- **SUPPLIED INFORMATION**:

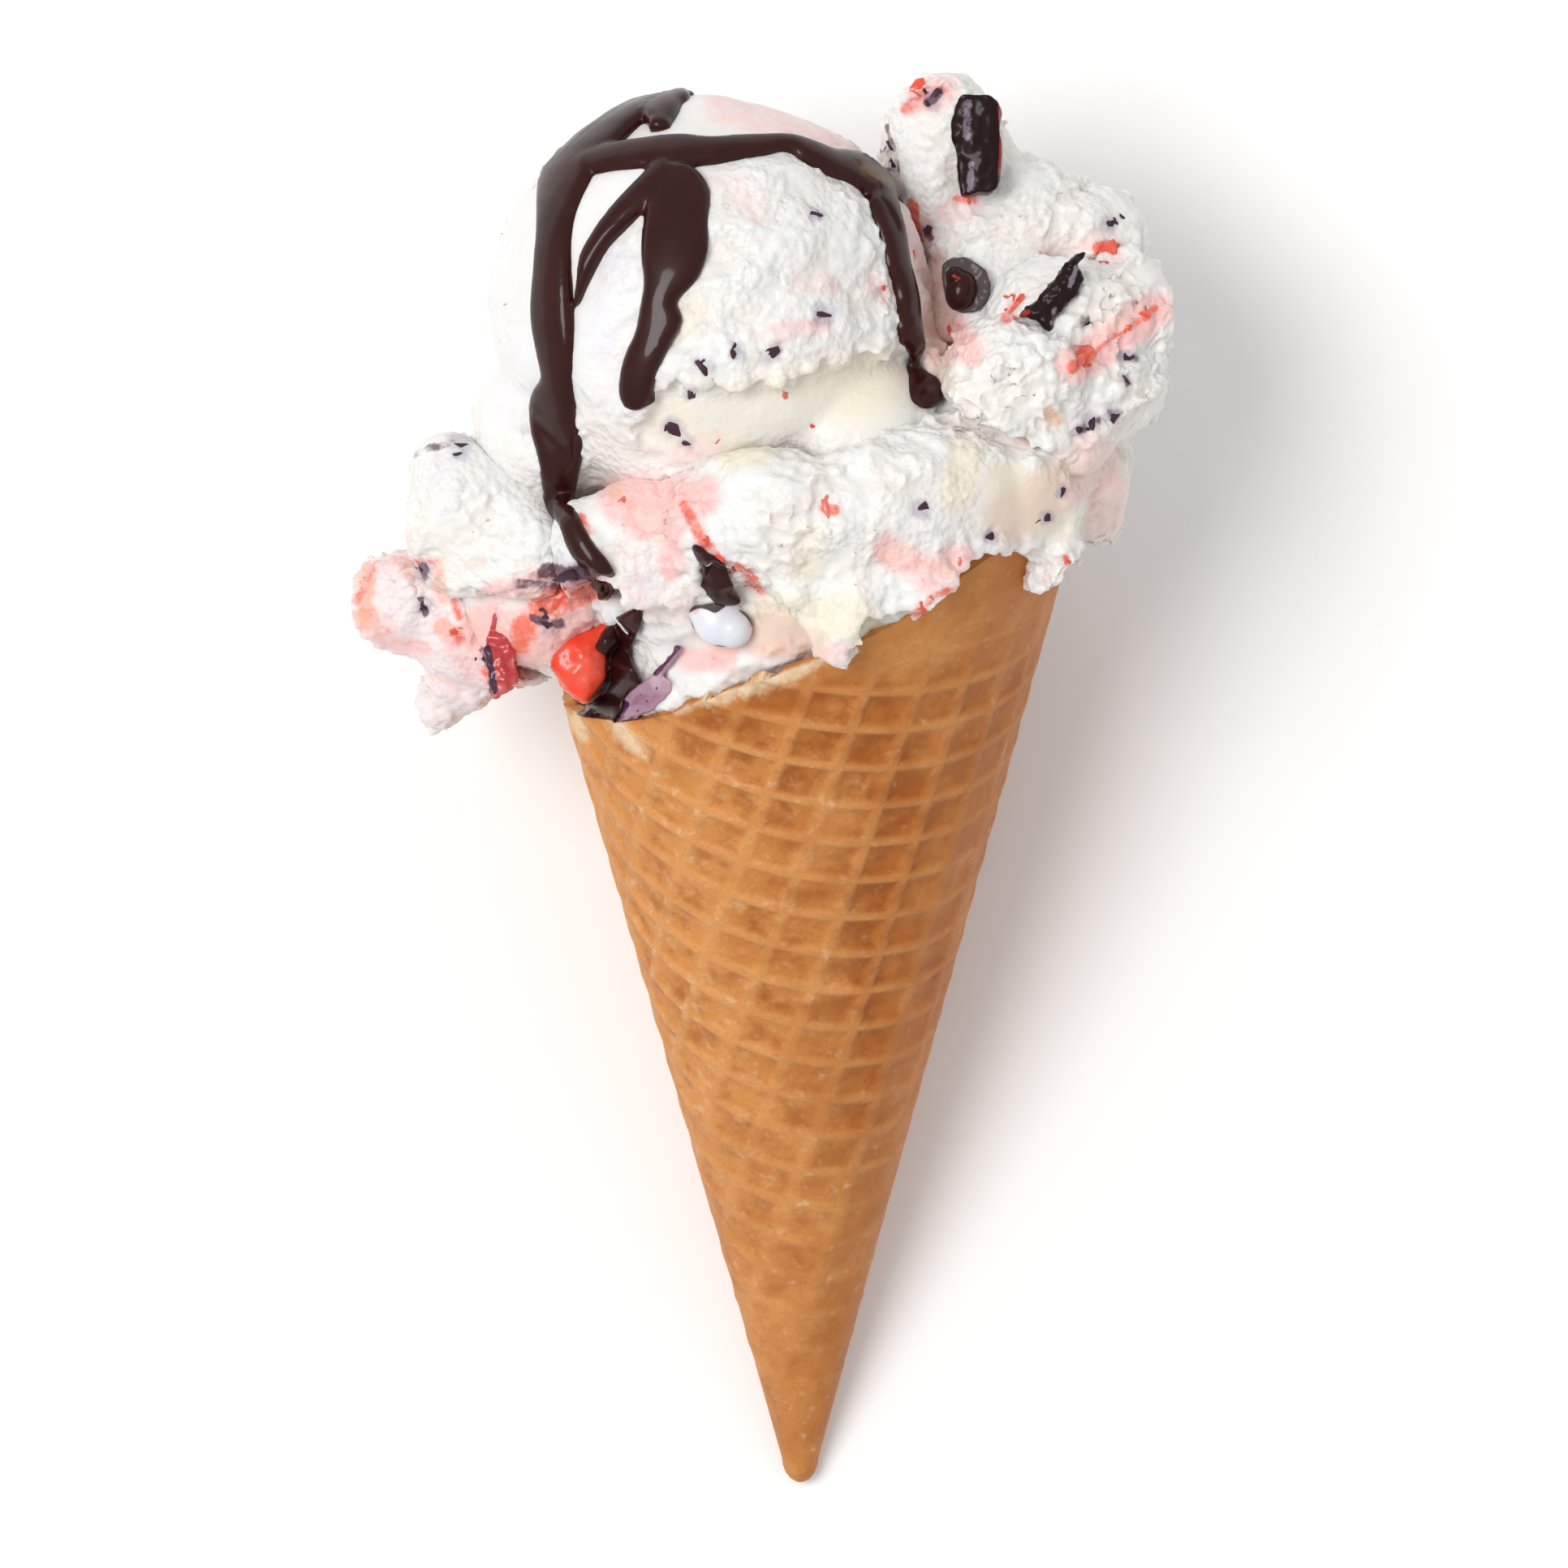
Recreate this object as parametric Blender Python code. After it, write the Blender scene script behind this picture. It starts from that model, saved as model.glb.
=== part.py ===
# A rolled waffle cone filled with berry ripple ice cream: one scooped ball on a rough heap,
# with chocolate drizzle, chocolate chunks and a piece of strawberry.
# It lies on its back with the shown side up. The tip and the back of the heap touch the ground.
#
# Everything is modelled upright first: +Z runs up the cone's axis from the point where its
# sides would meet, -Y is the shown front and +X is its right. An empty then lays it down.

import random
from math import atan2, cos, hypot, pi, radians, sin, tan

import bmesh
import bpy
from mathutils import Matrix, Vector, noise
from mathutils.bvhtree import BVHTree

mm = 0.001

# Cone
half_angle = radians(14.235)
wall = 2.6 * mm             # from the ridges' crests to the inner face
pocket_depth = 1.0 * mm
tip_height = 6.5 * mm       # the rounded tip lies this far above the sides' meeting point
tip_joint = 10.4 * mm       # where the straight sides go over into the round tip
tip_sides = 20
tip_ring = 17 * mm          # height of a ring of corners on the plain tip
tip_bend = (0.45, 0.8)      # shares of the tip's rounding at which it has corners
hollow_start = 23 * mm
lattice_start = 25 * mm     # below this the tip is plain
shallow_share = 0.35        # of the pockets' depth, at the lattice's start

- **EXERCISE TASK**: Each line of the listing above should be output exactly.

- **SOLUTION FOR THIS EXERCISE**:
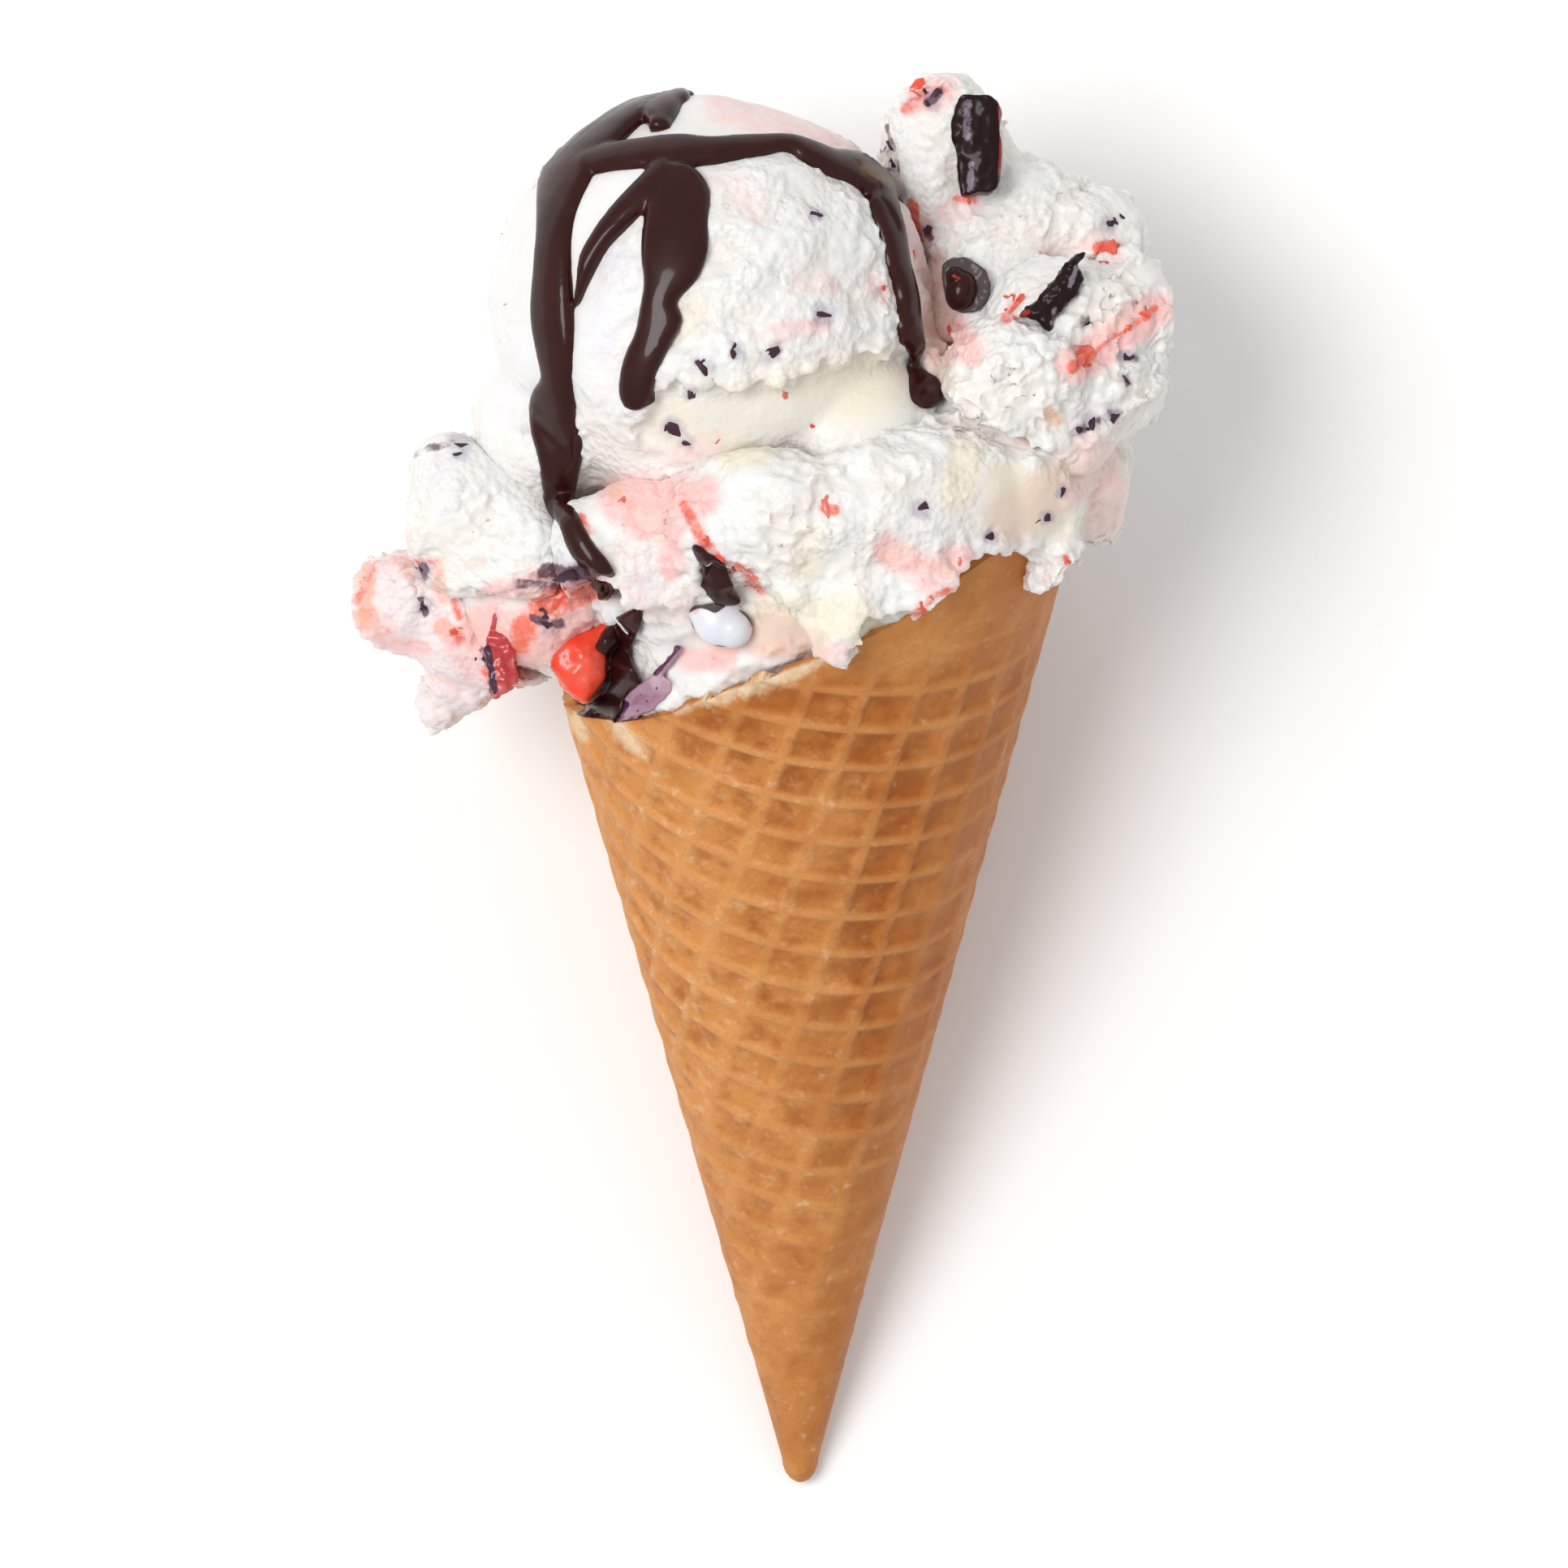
Recreate this object as parametric Blender Python code. After it, write the Blender scene script behind this picture. It starts from that model, saved as model.glb.
=== part.py ===
# A rolled waffle cone filled with berry ripple ice cream: one scooped ball on a rough heap,
# with chocolate drizzle, chocolate chunks and a piece of strawberry.
# It lies on its back with the shown side up. The tip and the back of the heap touch the ground.
#
# Everything is modelled upright first: +Z runs up the cone's axis from the point where its
# sides would meet, -Y is the shown front and +X is its right. An empty then lays it down.

import random
from math import atan2, cos, hypot, pi, radians, sin, tan

import bmesh
import bpy
from mathutils import Matrix, Vector, noise
from mathutils.bvhtree import BVHTree

mm = 0.001

# Cone
half_angle = radians(14.235)
wall = 2.6 * mm             # from the ridges' crests to the inner face
pocket_depth = 1.0 * mm
tip_height = 6.5 * mm       # the rounded tip lies this far above the sides' meeting point
tip_joint = 10.4 * mm       # where the straight sides go over into the round tip
tip_sides = 20
tip_ring = 17 * mm          # height of a ring of corners on the plain tip
tip_bend = (0.45, 0.8)      # shares of the tip's rounding at which it has corners
hollow_start = 23 * mm
lattice_start = 25 * mm     # below this the tip is plain
shallow_share = 0.35        # of the pockets' depth, at the lattice's start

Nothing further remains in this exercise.